Lastly, many contemporary artists working in the field of social practice art/relational aesthetics are intentionally creating work that both performs a critique of gentrification, and seemingly cannot be commodified due to its ephemeral and relational nature. Martha Rosler writes in “Culture Class” that the problem of artists working in poor, urban neighborhoods lie partly in the possibility, however undesired, of exploitation.” While social practice work appears to be immune from commodification, it could also be argued that developers seize upon the attention and markets these artists draw to underdeveloped neighborhoods. What are your thoughts on this?
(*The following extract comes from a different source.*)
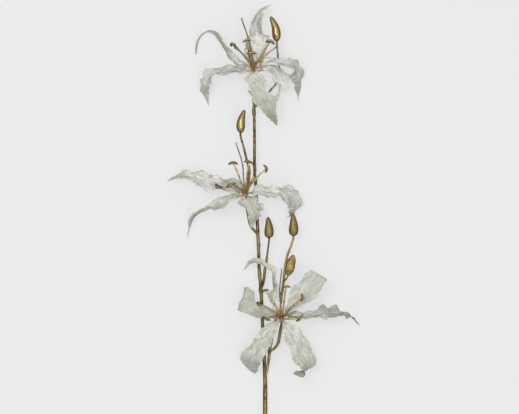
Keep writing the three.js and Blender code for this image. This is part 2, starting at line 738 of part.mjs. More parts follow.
function stamensGeometry(bloom) {
  const { axis } = directionsOf(bloom);
  const middleOfRing = (RING_RADIUS + RING_HOLE_RADIUS) / 2;
  let whole = solidOf(turnedOnAxis(bloom, [
    [RING_HOLE_RADIUS, RING_FLOOR],
    [RING_RADIUS, RING_FLOOR],
    [RING_TOP_RADIUS, RING_FLOOR + RING_HEIGHT],
    [RING_HOLE_RADIUS, RING_FLOOR + RING_HEIGHT],
    [RING_HOLE_RADIUS, RING_FLOOR],
  ], RING_SIDES));
  for (const stamen of bloom.stamens) {
    const end = vec(stamen.to);
    const out = end.clone().sub(vec(bloom.centre)).projectOnPlane(axis).normalize();
    const root = pointOnAxis(bloom, RING_FLOOR + RING_HEIGHT / 3).addScaledVector(out, middleOfRing);
    const rise = root.clone().addScaledVector(axis, FILAMENT_RISE).addScaledVector(out, FILAMENT_LEAN);
    const arch = end.clone().lerp(rise, 0.45).addScaledVector(axis, FILAMENT_ARCH);
    const curve = new THREE.CatmullRomCurve3([root, rise, arch, end]);
    const points = evenSteps(FILAMENT_STEPS).map((t) => curve.getPointAt(t));
    const way = end.clone().sub(points[FILAMENT_STEPS - 1]).normalize();
    const filament = bar(points, (i) => FILAMENT_RADIUS - FILAMENT_TAPER * i, FILAMENT_SIDES);
    whole = whole.add(solidOf(filament)).add(solidOf(antherGeometry(end, way, stamen.anther)));
  }
  return geometryOf(whole);
}

function pistilGeometry(bloom) {
  const { axis } = directionsOf(bloom);
  const foot = pointOnAxis(bloom, RING_FLOOR);
  const shoulder = pointOnAxis(bloom, OVARY_LENGTH);
  const ovaryPoints = OVARY_STATIONS.map(([share]) => foot.clone().lerp(shoulder, share));
  const ovary = bar(ovaryPoints, (i) => OVARY_STATIONS[i][1], OVARY_SIDES);
  const route = [pointOnAxis(bloom, OVARY_LENGTH - STYLE_OVERLAP), ...bloom.style.map(vec)];
  const curve = new THREE.CatmullRomCurve3(route, false, "centripetal");
  const points = evenSteps(STYLE_STEPS).map((t) => curve.getPointAt(t));
  let whole = solidOf(ovary).add(solidOf(bar(points, () => STYLE_RADIUS, FILAMENT_SIDES)));
  const end = points[STYLE_STEPS];
  const way = end.clone().sub(points[STYLE_STEPS - 1]).normalize();
  const side = new THREE.Vector3().crossVectors(axis, way).normalize();
  for (const angle of [0, 120, 240]) {
    const out = side.clone().applyAxisAngle(way, radians(angle));
    const branch = STIGMA_STATIONS.map(([share]) =>
      end.clone()
        .addScaledVector(way, STIGMA_LENGTH * share - 1)
        .addScaledVector(out, STIGMA_LENGTH * STIGMA_SPREAD * share * share));
    whole = whole.add(solidOf(bar(branch, (i) => STIGMA_STATIONS[i][1], FILAMENT_SIDES)));
  }
  return geometryOf(whole);
}

for (const bloom of BLOOMS) {
  add(bloom.name + "_cup", cupGeometry(bloom), DULL_GOLD);
  add(bloom.name + "_stamens", stamensGeometry(bloom), GOLD);
  add(bloom.name + "_pistil", pistilGeometry(bloom), GOLD);
  for (const petal of bloom.petals) {
    add(bloom.name + "_petal_" + petal.way, bladeGeometry(petalGrid(bloom, petal)), CREAM_CLOTH);
  }
}

export default group;
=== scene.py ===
# An artificial gloriosa lily spray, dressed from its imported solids.
# The sections follow its making: setting, stems, buds, cups, petals, stamens, pistils.

import math

import bpy
import numpy as np
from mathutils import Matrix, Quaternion, Vector


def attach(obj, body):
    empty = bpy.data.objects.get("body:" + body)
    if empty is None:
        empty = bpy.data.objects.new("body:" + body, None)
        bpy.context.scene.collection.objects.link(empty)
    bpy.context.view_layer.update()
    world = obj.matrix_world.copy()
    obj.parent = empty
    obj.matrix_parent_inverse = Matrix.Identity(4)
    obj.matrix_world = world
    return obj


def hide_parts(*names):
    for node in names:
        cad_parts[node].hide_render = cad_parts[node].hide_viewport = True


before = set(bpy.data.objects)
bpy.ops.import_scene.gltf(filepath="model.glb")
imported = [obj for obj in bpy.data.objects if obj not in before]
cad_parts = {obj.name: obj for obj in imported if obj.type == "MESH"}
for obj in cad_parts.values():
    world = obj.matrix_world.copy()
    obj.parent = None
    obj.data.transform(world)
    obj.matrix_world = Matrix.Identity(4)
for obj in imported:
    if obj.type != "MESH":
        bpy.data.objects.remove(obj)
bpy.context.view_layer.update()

# The setting: the spray lies face up on a pale table, under one large soft light and a fainter one.
# The camera looks straight down on it through a long lens, as it stood before the blooms in the photo.

MM = 0.001
PHOTO_WIDTH = 519  # pixels
PHOTO_PIXEL = 2.0 * MM  # what one pixel covers, at the height of the blooms
BLOOM_HEIGHT = 60 * MM
CAMERA_HEIGHT = 5770 * MM
CAMERA_OVER = (-9 * MM, 42 * MM)
SENSOR_WIDTH = 36  # millimetres, as the camera's own setting is
TABLE_SIZE = 24.0  # metres, as the next one is
FARTHEST_SEEN = 40
TABLE_TONE = 0.20
TONE_RANGE = 0.004
TABLE_GLOW = 0.615  # the table is lit from below, so that the spray throws almost no shadow on it
SKY_OVERHEAD = (0.62, 0.62, 0.62, 1)
SKY_LOW = (0.20, 0.19, 0.14, 1)
HIGH_SKY = 0.8  # how steeply upwards the sky has all of its overhead colour
LIGHTS = [  # name, place and size in metres, power in watts
    ("key_light", (-0.7, 0.6, 3.5), 1.3, 53),
    ("fill_light", (0.8, -0.8, 3.3), 1.3, 27),
]


def feed(node, given):
    """Sets a node's inputs to values, or links them to the sockets that feed them."""
    for name, value in given.items():
        if isinstance(value, bpy.types.NodeSocket):
            node.id_data.links.new(value, node.inputs[name])
        else:
            node.inputs[name].default_value = value


def place(tree, kind, given=None, **settings):
    """A new node, with its settings and its inputs."""
    made = tree.nodes.new(kind)
    for name, value in settings.items():
        setattr(made, name, value)
    feed(made, given or {})
    return made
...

Complicity has nothing to do with intent. Narratives around neighborhood change and the culture industry are now decades old. Richard Florida is already a footnote and we’ve moved on to some other stage of late-late-capitalism, so artists don’t really have an out that they are party to the effects of gentrification. It’s narrative actually precedes them to the extent that the artists aren’t even needed anymore, just the branding as if they had been there. Gentrification surrounds us as a halo, and is inescapable without the work of actual politics. I’ve appreciated the pivot from social practice to citizen artist because art is of a lower order than existence and we have to find better ways to live together. Artists can help lead us there, I believe, but not naively. My favorite image of the critic (and here, artist) is that of “strategist.” I believe that we need to act strategically, using our positions and privilege to oppose predatory policies and advance actual lived liberation. This is relational, and may be aesthetic. It is definitely social, and must be a daily practice.